▸ BRIEF: Below are records; state how many of their lines hold the word "object", and give only the figure.

Rows from a 3D modeling dataset

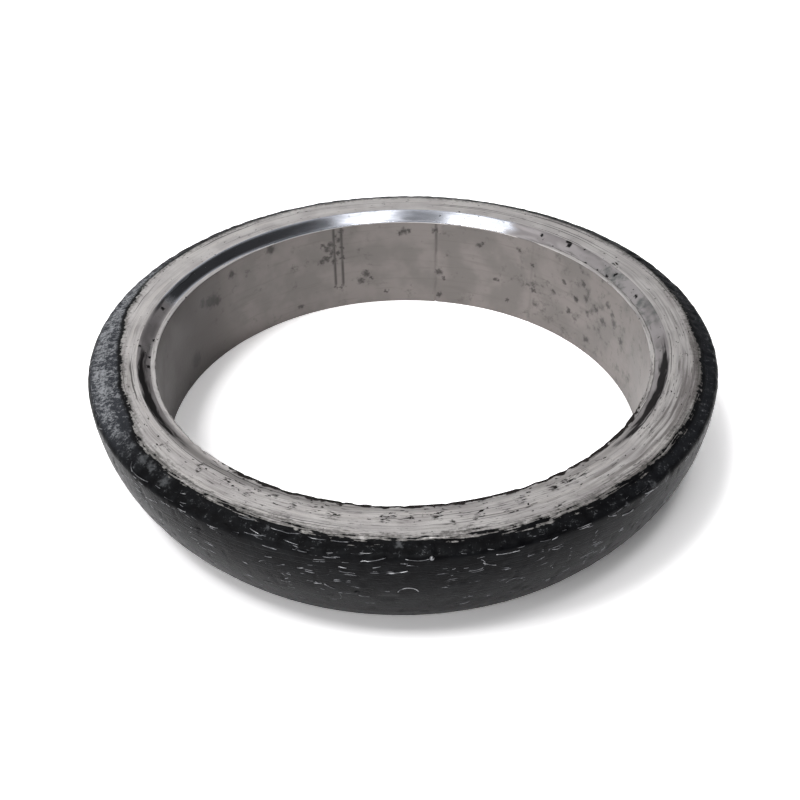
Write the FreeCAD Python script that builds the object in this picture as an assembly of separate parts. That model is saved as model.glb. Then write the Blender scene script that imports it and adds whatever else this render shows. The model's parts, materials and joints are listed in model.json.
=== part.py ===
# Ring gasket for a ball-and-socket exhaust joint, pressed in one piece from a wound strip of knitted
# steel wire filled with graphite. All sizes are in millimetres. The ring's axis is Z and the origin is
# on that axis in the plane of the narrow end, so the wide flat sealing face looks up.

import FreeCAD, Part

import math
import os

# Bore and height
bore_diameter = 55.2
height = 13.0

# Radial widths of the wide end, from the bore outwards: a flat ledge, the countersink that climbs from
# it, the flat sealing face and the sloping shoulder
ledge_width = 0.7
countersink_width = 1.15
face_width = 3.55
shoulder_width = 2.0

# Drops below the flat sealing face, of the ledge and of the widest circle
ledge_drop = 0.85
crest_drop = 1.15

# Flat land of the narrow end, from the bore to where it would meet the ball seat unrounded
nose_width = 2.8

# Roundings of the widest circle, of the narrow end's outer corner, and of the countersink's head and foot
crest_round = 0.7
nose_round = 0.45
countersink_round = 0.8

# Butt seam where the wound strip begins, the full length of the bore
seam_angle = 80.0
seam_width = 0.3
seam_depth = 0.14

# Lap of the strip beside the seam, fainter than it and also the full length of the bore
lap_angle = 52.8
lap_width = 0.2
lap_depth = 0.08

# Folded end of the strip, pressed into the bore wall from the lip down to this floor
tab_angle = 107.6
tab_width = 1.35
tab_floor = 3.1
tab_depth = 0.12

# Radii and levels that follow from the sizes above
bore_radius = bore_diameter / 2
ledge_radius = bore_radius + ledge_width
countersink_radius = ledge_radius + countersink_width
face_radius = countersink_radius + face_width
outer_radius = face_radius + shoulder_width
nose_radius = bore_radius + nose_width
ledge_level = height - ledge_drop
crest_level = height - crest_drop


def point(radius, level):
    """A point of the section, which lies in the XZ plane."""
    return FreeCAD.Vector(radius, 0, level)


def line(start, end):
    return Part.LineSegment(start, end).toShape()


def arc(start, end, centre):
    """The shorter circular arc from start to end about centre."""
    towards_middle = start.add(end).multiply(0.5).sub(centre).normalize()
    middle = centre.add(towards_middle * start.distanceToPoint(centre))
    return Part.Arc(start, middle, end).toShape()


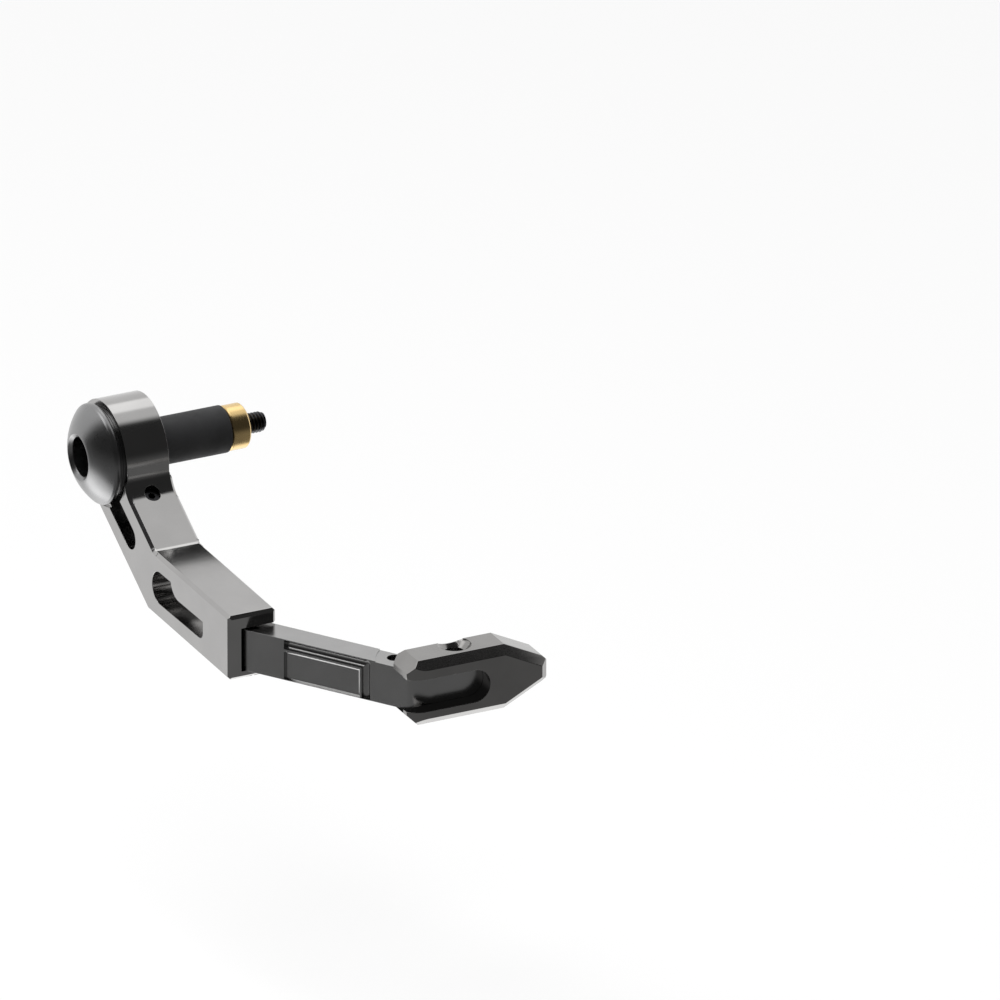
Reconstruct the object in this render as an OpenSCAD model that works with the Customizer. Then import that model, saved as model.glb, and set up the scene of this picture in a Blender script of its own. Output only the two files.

▸ RESULT BELOW: 2